The Kensico dam now being constructed by the New York Board of Water Supply will contain about 1,000,000 cu. yd. of cyclopean concrete, of which about 200,000 cu. yd. containing about 27 per cent, of plums have been laid. Here all of the stone and much of the concrete are delivered by cars and locomotives via tracks on both sides of the dam. (See Plate X, Figs. A and B; also see Fig. 32.) There is a mixing plant at each end. The stone (including all crushed stone) and sand originate at one end. The two 10-ton, 1861-ft. span traveling cableways are used solely for handling plant. The masonry record to date is 53,000 cu. yd. in twenty-seven days, or equivalent to the output of six cableways at previous records of performance.

This amount of masonry was laid in 1913, between Aug. 25 and Sept. 24 inclusive, or in twenty-seven eight-hour days. No account was kept of the actual working hours of the derricks; thirteen derricks were installed on the masonry, and assuming that they all worked full time they would have shown a performance of about 19 cu. yd. per derrick hour. It is probable, however, that the number of derrick hours of actual work was less than the above assumption. The materials were all passed to the derricks by means of cars running on tracks upon each side of the dam. From the mixers, some concrete was also run out via tracks extending out a short distance along the center of the dam from each end.

While in this particular case this method of handling the materials has resulted in a large monthly total yardage, still it is open to some general objections which it may be well to analyze.

First

If the materials, stone and concrete, originate at the level of the bottom of the valley they may indeed be easily brought on tracks to one side of the dam, and while the dam is in its earlier stages may be brought through or around one end to the other side, so as to be available to derricks reaching over either side. As the masonry grows in height, however, the tracks upon one side must usually be discontinued unless one of several objectionable expedients are resorted to, namely:

(a) - Leaving an opening through the masonry.

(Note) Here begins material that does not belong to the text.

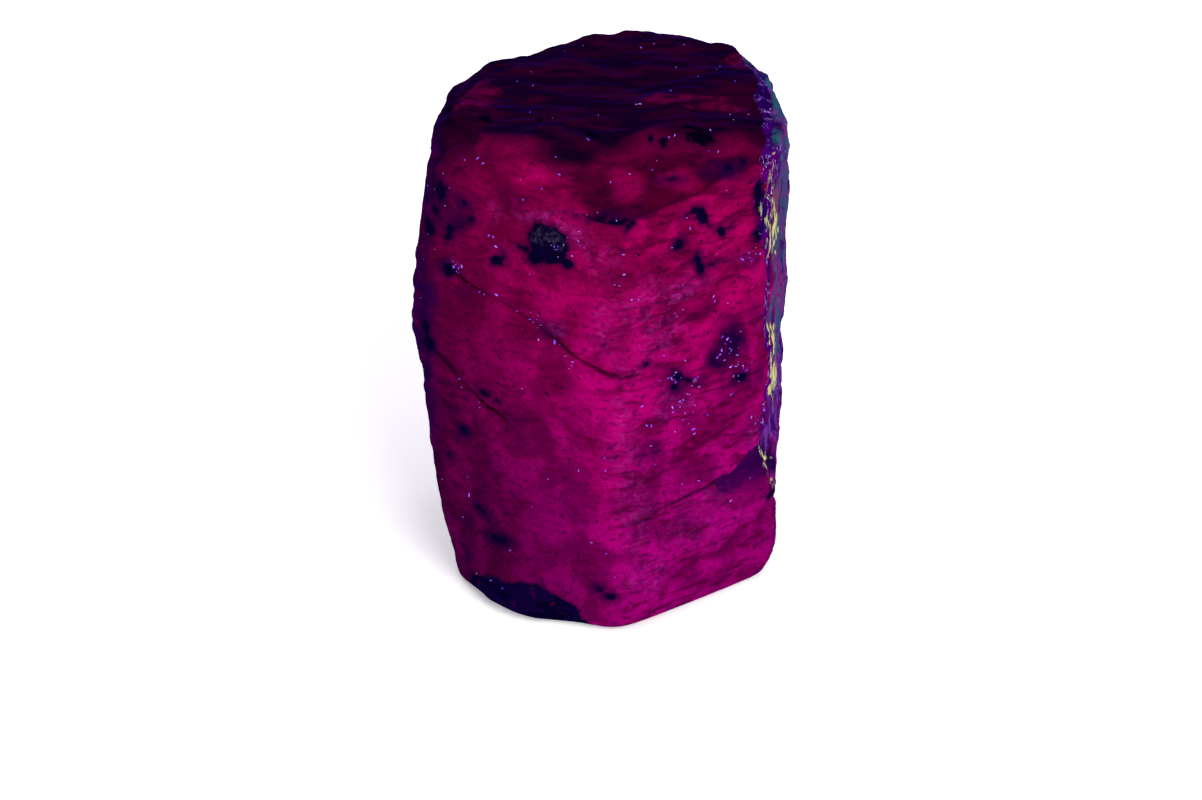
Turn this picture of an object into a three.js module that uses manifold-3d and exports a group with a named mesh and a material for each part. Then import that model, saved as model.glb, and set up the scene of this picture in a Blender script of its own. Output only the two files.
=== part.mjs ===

(b) - Climbing around the end by a longer route, probably requiring switch-backs, and in any case involving a heavy labor and fuel cost, as well as a heavy investment in track on which the salvage is practically nothing.

(c) - Establishing two quarries with crushing and mixing plants, one above and one below the dam. Even if such a procedure is possible it would be a division of forces and multiplication of plant that could hardly fail to result in a sacrifice in economy.

Second

In many cases it is desirable or necessary that water be stored in the reservoir long before the dam is finished, thus precluding tracks upon the upstream side.

Third

When the masonry is started the tracks may have to be some distance away on account of the excavation slopes. As the masonry is brought up and the refill made they may be shifted up near the masonry lines. If the refill is of considerable depth the tracks may have to be shifted laterally or in elevation several times, and they may interfere with the operation of refilling. The change of elevation may involve much work on the tracks for some distance in order to preserve feasible grades.

General lay out of construction plant Kensico dam.

Fig. 32. General lay-out of construction plant Kensico dam.

Fourth

After the masonry has been built to an elevation above the refill and above the tracks, the amount of work and time involved in reaching over with the derricks and lifting the loads is a consideration which becomes more and more serious as the masonry progresses in elevation above the tracks. On the downstream side, owing to the batter of the face, a derrick on the masonry (i.e., in a position to build masonry) will soon find itself at a considerable lateral distance from a track on the refill. With the usual batter, a practicable length of boom and some allowance for clearance of track, etc., this method would be possible until the masonry was some 75 ft. above the track level. To continue the masonry above that elevation by that method involves one of two expedients: either a trestle along and upon the downstream face of the masonry upon which the cars can be run, and which may require the remodeling of a large part of the track system; or the interposition of derricks upon the downstream face for the purpose of passing material and skips back and forth between the cars and the masonry derricks. Either expedient is expensive and a nuisance, and is open to the objection that it might seriously mar the appearance of the face masonry through rust stains or grease drippings. On the upstream side the masonry derricks may indeed reach over to the tracks at any stage of the work up to completion, although the lift may become such that considerable time of the derrick is thus occupied to the loss of time in setting masonry. Thus for a lift of 100 ft. and a load of 8 tons, a 30-h.p. derrick will require about two minutes for the lift; or say it is desired to build during the day masonry requiring 250 tons of stone and concrete, and assume that the containing skips or buckets weigh another 50 tons (a moderate assumption). This would equal thirty-seven and one-half 8-ton loads and one hour and fifteen minutes actual hoisting time. Hence 16 per cent, of an eight-hour day for the derrick has been devoted to overcoming a difference of elevation easily to be encountered in the construction of a large dam.